America: Love Her or Leave Her?
A look at where patriotism stands in our nation today.
Following the U.S. Supreme Court’s recent decision to overturn Roe v. Wade, Democrats and leftists unleashed a deluge of criticism against the Court, with some claiming the system is so broken that it effectively needs to be blown up. While much of the rhetoric surrounding the ruling can be chalked up to emotionally incontinent hyperbole, it did serve to expose just how severe is the political divide that currently exists within our nation.
But what ultimately causes this divide? The crux of the issue may be best addressed with the following question: What does it mean to be an American?
As our nation just celebrated its 246th year of existence, we seem to be in the midst of another major identity crisis. While it might not be as significant as the identity crisis that led to the War Between the States, almost no one argues that the division isn’t real.
Billie Joe Armstrong, the lead singer of the rock band Green Day, epitomized this American identity rift with his profane tirade while on stage in London, England: “F*** America! I’m f***ing renouncing my citizenship. I’m f***ing coming here.” Fittingly, Armstrong’s band is known for an album titled “American Idiot.”
His sentiment is shared by a growing number of leftists, as evidenced by a group of pro-abortion radicals that called for a boycott of the Fourth of July. One of the boycott’s organizers explained, “We’re looking to show Florida and the country that the impact of controlling women’s bodies will have far-reaching consequences.”
Unfortunately, it’s not just some fringe radical group that called for a boycott of our nation’s Independence Day celebrations. Several Democrats did so as well. In Pima County, Arizona, Democrats hosted a “F*** the Fourth” event. In fact, the Pima County Democrat Party supported the boycott via a social media post: “Make no mistake, however. We support the event which will be on July 4 at 7 pm at Reid Park. The event was organized to help women in our community grieve for the loss of their bodily autonomy, which we consider an elemental right.”

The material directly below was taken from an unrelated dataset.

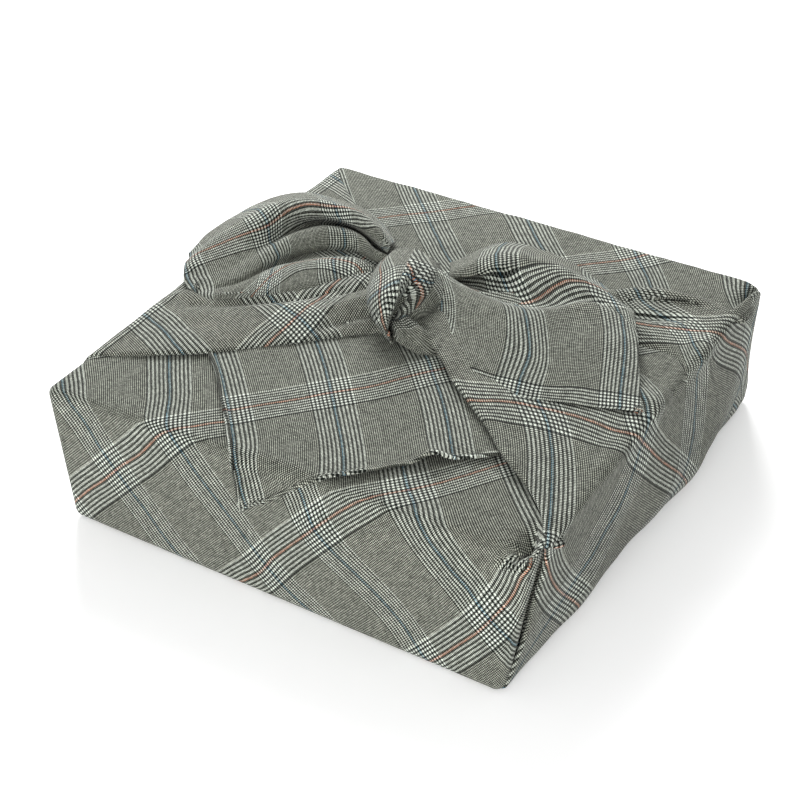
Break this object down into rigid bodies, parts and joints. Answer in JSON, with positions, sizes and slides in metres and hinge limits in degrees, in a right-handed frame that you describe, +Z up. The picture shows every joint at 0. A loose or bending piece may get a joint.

Further underscoring the divide was Gallup’s annual survey of Americans’ patriotic attitude, a survey that has been conducted since 2001. According to the poll, patriotism among Americans has slipped significantly since last summer, as 58% of Republicans, 34% of independents, and just 26% of Democrats say they are “extremely proud” to be an American. Just last year, the numbers were 87%, 65%, and 62%, respectively. Patriotism — or, to put it another way, a committed love of one’s country — has now become effectively politicized.
As Jonathan Zimmerman, professor of history at the University of Pennsylvania, lamented, “As a card-carrying liberal, I am both saddened and appalled by the way the left has ceded patriotism to the right.” He added: “My fellow liberals need to reclaim this mantle of critical patriotism. Let’s teach our young people to love the idea of America so they will be inspired to make it a reality.”
Robert Gmeiner, economics professor at Methodist University in North Carolina, observed, “I believe that Independence Day is indeed becoming a conservative holiday, but this is a result of a misguided view that America was not founded on freedom.”
So, what does it mean to be an American? When patriotism is viewed as political and cliché, how then is one’s view of the nation itself not also diminished and even vilified? Honesty about America’s past — both its virtues and its failures — is not the problem; the issue is the demand for historic perfectionism that never has and never will exist. Love of country does not mean a refusal to criticize or a denial of past injustices. It means a commitment to see this nation continue to rest upon the principles it was founded upon. That’s what makes America a uniquely great country.
We don’t give up on America because of who’s president or because of a U.S. Supreme Court ruling or because Congress raises our taxes. To be an American is not bound to an identity based on race, sex, class, or ability; rather, it is the privilege of being a citizen of the country most committed to the principles of life, liberty, and the pursuit of happiness.